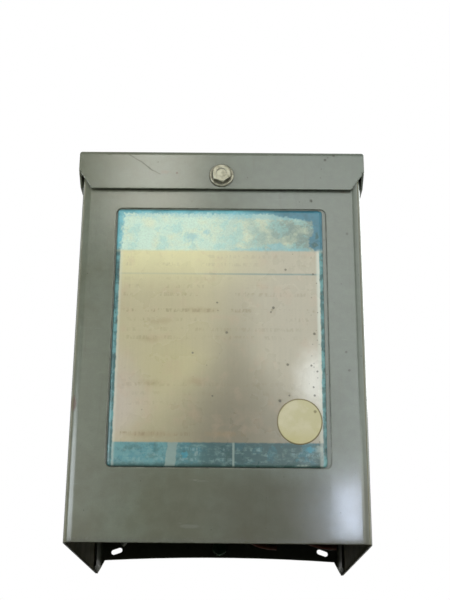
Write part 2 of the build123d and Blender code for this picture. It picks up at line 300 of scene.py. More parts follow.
    def shade(self, under, mask, low, high):
        """Scales a colour: by low where the mask is 0, and by high where it is 1."""
        factor = self.node("MapRange", Value=mask)
        factor.inputs["To Min"].default_value = low
        factor.inputs["To Max"].default_value = high
        by = factor.outputs[0]
        return self.vector("MULTIPLY", under, self.node("CombineXYZ", X=by, Y=by, Z=by).outputs[0])

    def bump(self, height, depth, normal=None):
        """A bump of up to depth millimetres, on top of another normal if one is given."""
        made = self.node("Bump", Height=height, Strength=1.0, Distance=depth * MM)
        if normal is not None:
            self.put(made.inputs["Normal"], normal)
        return made.outputs[0]

    def edges(self, radius):
        """A rounded normal, and a mask of the edges that it rounds."""
        bevel = self.node("Bevel", Radius=radius * MM)
        bevel.samples = 6
        flat = self.node("NewGeometry").outputs["Normal"]
        turn = self.vector("DOT_PRODUCT", bevel.outputs[0], flat)
        return bevel.outputs[0], self.smooth(turn, 0.995, 0.86)

    def crevice(self, reach):
        """A mask from ambient occlusion that fills inner corners and narrow gaps, where shade
        falls.
        """
        made = self.node("AmbientOcclusion", Distance=reach * MM)
        made.samples = 8
        return self.smooth(made.outputs["AO"], 0.95, 0.35)

    def finish(self, base, rough, normal=None, **settings):
        """Closes the material with one principled shader and its output."""
        shader = self.node("BsdfPrincipled", Base_Color=base, Roughness=rough, **settings)
        if normal is not None:
            self.put(shader.inputs["Normal"], normal)
        self.put(self.node("OutputMaterial").inputs["Surface"], shader.outputs[0])
        return self.material


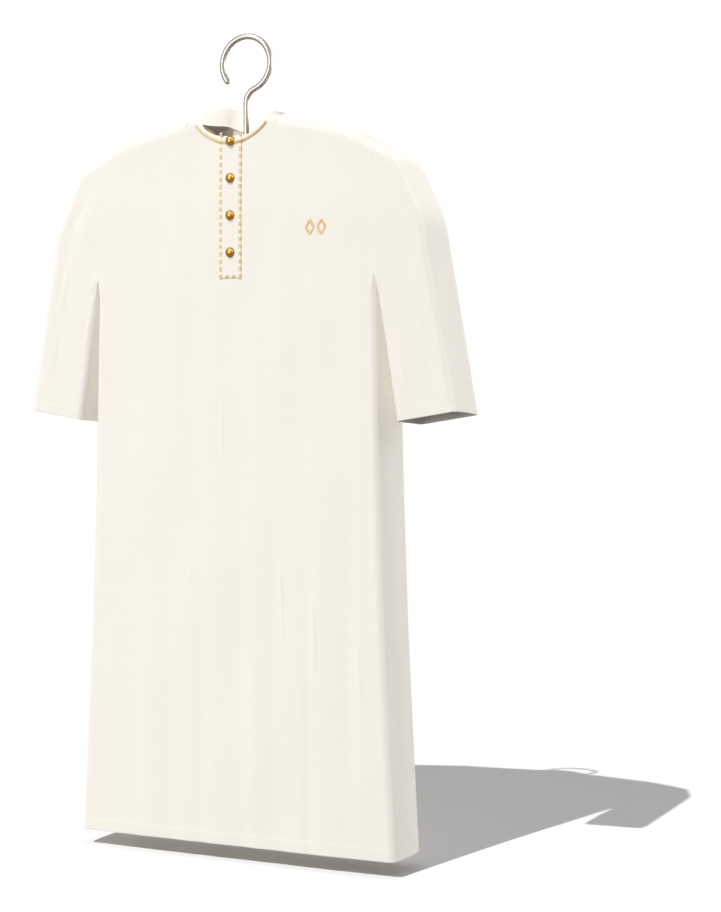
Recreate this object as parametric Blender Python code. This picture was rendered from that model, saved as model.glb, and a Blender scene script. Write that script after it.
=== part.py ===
"""A long white robe with short straight sleeves, hanging on a wide wooden hanger.

Metres, +Z up. The origin is the underside of the hook's top, where a rail carries it.
The front faces -Y, and +X is the wearer's left. Every cloth piece is a thin closed wall
through a grid of points worked out from the sizes below, and the pieces stay SEAM apart.
"""

import math

import bmesh
import bpy
from mathutils import Vector

# ---- cloth and seams
WALL = 0.002  # cloth wall
STRIP_WALL = 0.0012  # button strip
SEAM = 0.0003  # gap between two pieces at a seam, or between a piece and what it lies on

# ---- outline of the right half, seen from the front: (x, z)
NECK_POINT = (0.120, -0.171)
SHOULDER_BEND = (0.256, -0.203)
SHOULDER_TIP = (0.364, -0.263)
UPPER_ARM = (0.4180, -0.3765)
CUFF_OUTER = (0.4890, -0.7585)
CUFF_INNER = (0.364, -0.7785)
ARMPIT = (0.318, -0.4915)
SIDE_MIDDLE = (0.3330, -1.10)  # the side seams draw in a little between armpit and hem
HEM = (0.3620, -1.636)
NECK_CENTRE_Z = -0.161  # the shoulder line carried on over the neck to x = 0
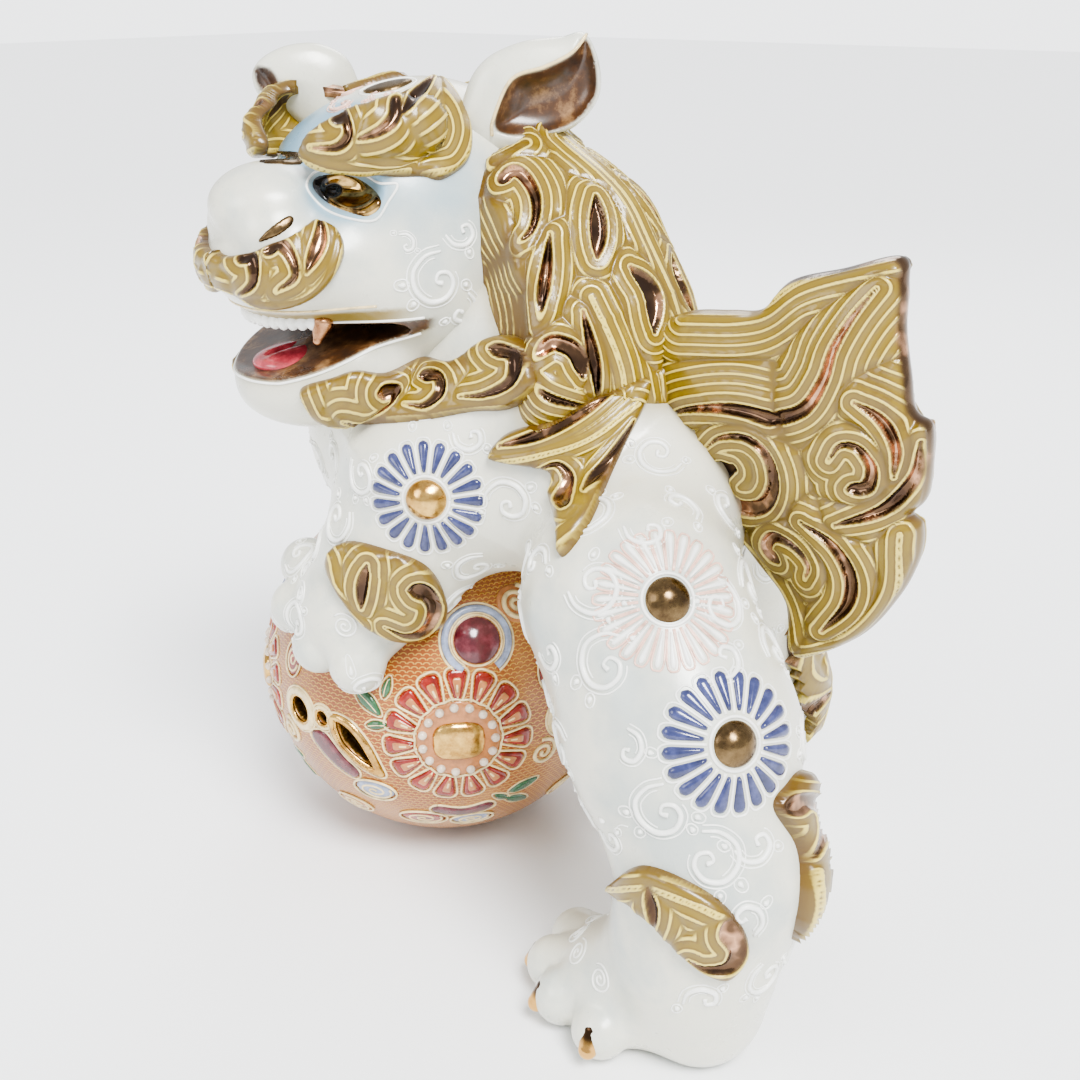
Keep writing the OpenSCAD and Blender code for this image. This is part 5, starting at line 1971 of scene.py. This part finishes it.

*-*-*

Brief
Restate the records, all of them, precisely as written.

Exercise solution
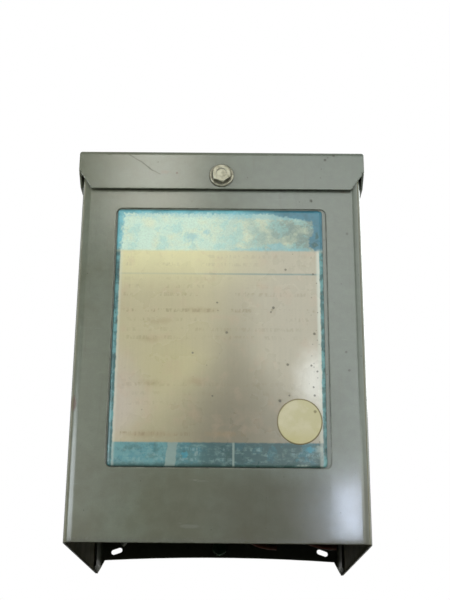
Write part 2 of the build123d and Blender code for this picture. It picks up at line 300 of scene.py. More parts follow.
    def shade(self, under, mask, low, high):
        """Scales a colour: by low where the mask is 0, and by high where it is 1."""
        factor = self.node("MapRange", Value=mask)
        factor.inputs["To Min"].default_value = low
        factor.inputs["To Max"].default_value = high
        by = factor.outputs[0]
        return self.vector("MULTIPLY", under, self.node("CombineXYZ", X=by, Y=by, Z=by).outputs[0])

    def bump(self, height, depth, normal=None):
        """A bump of up to depth millimetres, on top of another normal if one is given."""
        made = self.node("Bump", Height=height, Strength=1.0, Distance=depth * MM)
        if normal is not None:
            self.put(made.inputs["Normal"], normal)
        return made.outputs[0]

    def edges(self, radius):
        """A rounded normal, and a mask of the edges that it rounds."""
        bevel = self.node("Bevel", Radius=radius * MM)
        bevel.samples = 6
        flat = self.node("NewGeometry").outputs["Normal"]
        turn = self.vector("DOT_PRODUCT", bevel.outputs[0], flat)
        return bevel.outputs[0], self.smooth(turn, 0.995, 0.86)

    def crevice(self, reach):
        """A mask from ambient occlusion that fills inner corners and narrow gaps, where shade
        falls.
        """
        made = self.node("AmbientOcclusion", Distance=reach * MM)
        made.samples = 8
        return self.smooth(made.outputs["AO"], 0.95, 0.35)

    def finish(self, base, rough, normal=None, **settings):
        """Closes the material with one principled shader and its output."""
        shader = self.node("BsdfPrincipled", Base_Color=base, Roughness=rough, **settings)
        if normal is not None:
            self.put(shader.inputs["Normal"], normal)
        self.put(self.node("OutputMaterial").inputs["Surface"], shader.outputs[0])
        return self.material


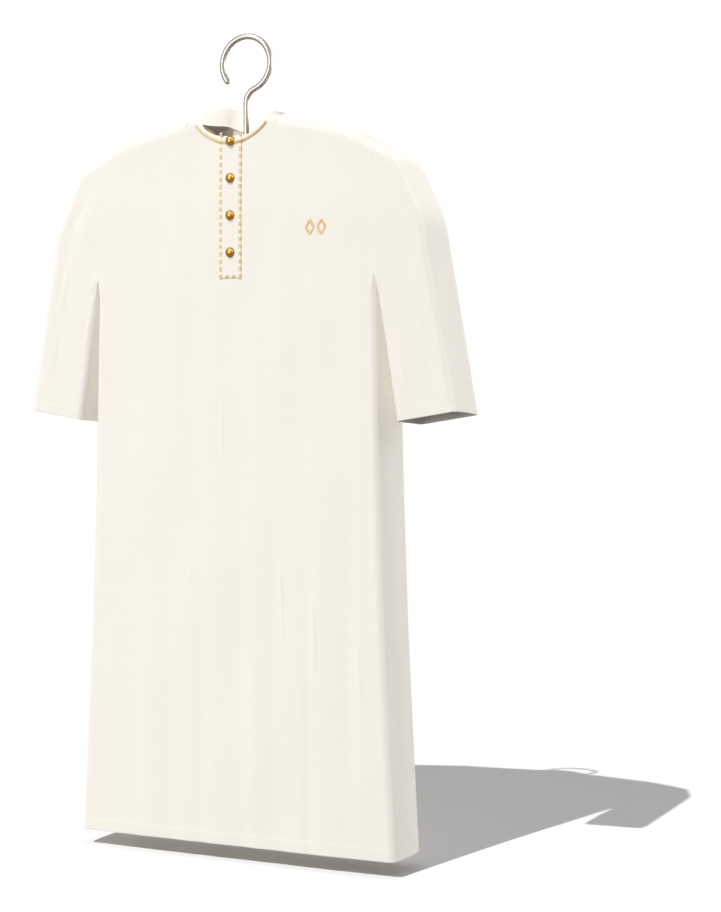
Recreate this object as parametric Blender Python code. This picture was rendered from that model, saved as model.glb, and a Blender scene script. Write that script after it.
=== part.py ===
"""A long white robe with short straight sleeves, hanging on a wide wooden hanger.

Metres, +Z up. The origin is the underside of the hook's top, where a rail carries it.
The front faces -Y, and +X is the wearer's left. Every cloth piece is a thin closed wall
through a grid of points worked out from the sizes below, and the pieces stay SEAM apart.
"""

import math

import bmesh
import bpy
from mathutils import Vector

# ---- cloth and seams
WALL = 0.002  # cloth wall
STRIP_WALL = 0.0012  # button strip
SEAM = 0.0003  # gap between two pieces at a seam, or between a piece and what it lies on

# ---- outline of the right half, seen from the front: (x, z)
NECK_POINT = (0.120, -0.171)
SHOULDER_BEND = (0.256, -0.203)
SHOULDER_TIP = (0.364, -0.263)
UPPER_ARM = (0.4180, -0.3765)
CUFF_OUTER = (0.4890, -0.7585)
CUFF_INNER = (0.364, -0.7785)
ARMPIT = (0.318, -0.4915)
SIDE_MIDDLE = (0.3330, -1.10)  # the side seams draw in a little between armpit and hem
HEM = (0.3620, -1.636)
NECK_CENTRE_Z = -0.161  # the shoulder line carried on over the neck to x = 0
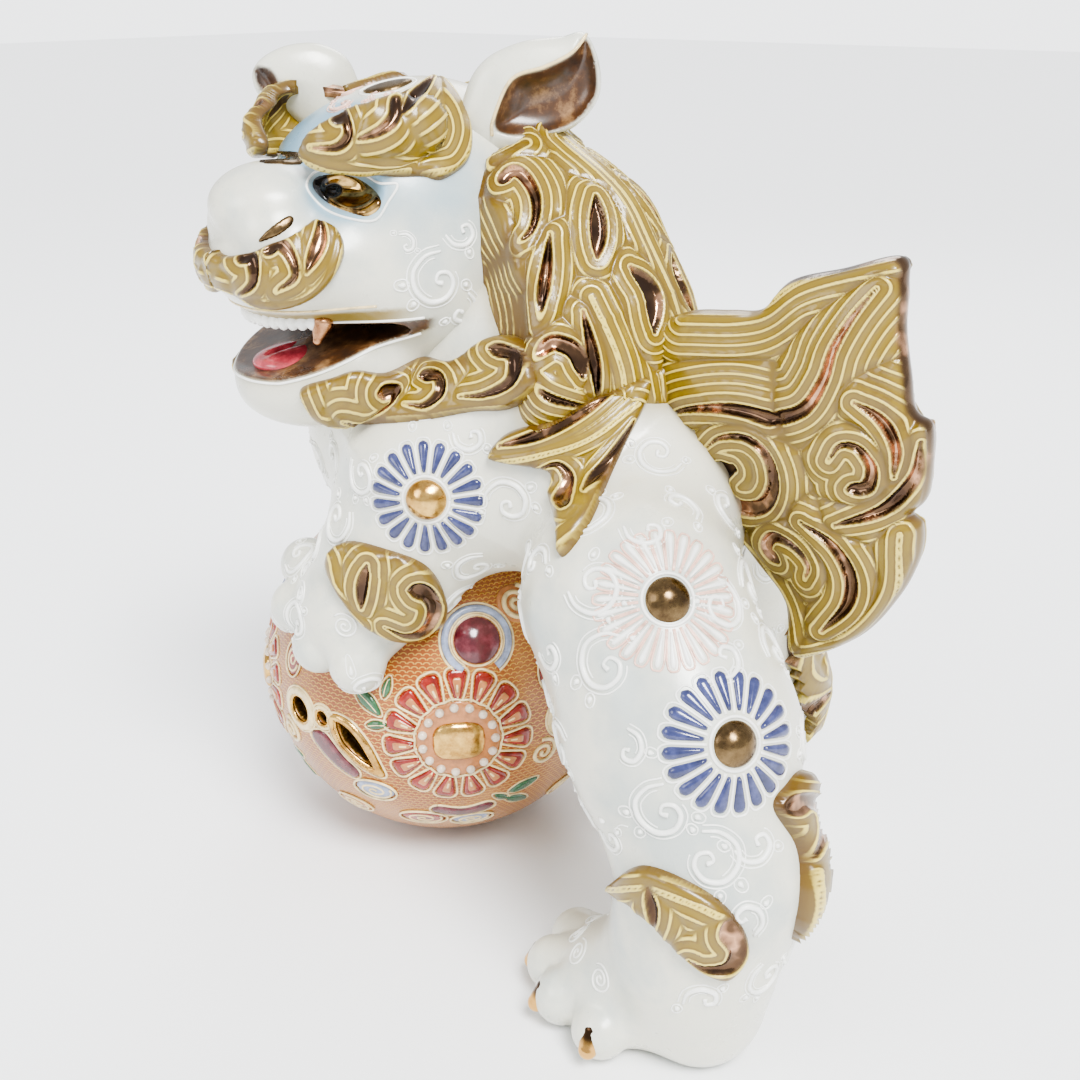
Keep writing the OpenSCAD and Blender code for this image. This is part 5, starting at line 1971 of scene.py. This part finishes it.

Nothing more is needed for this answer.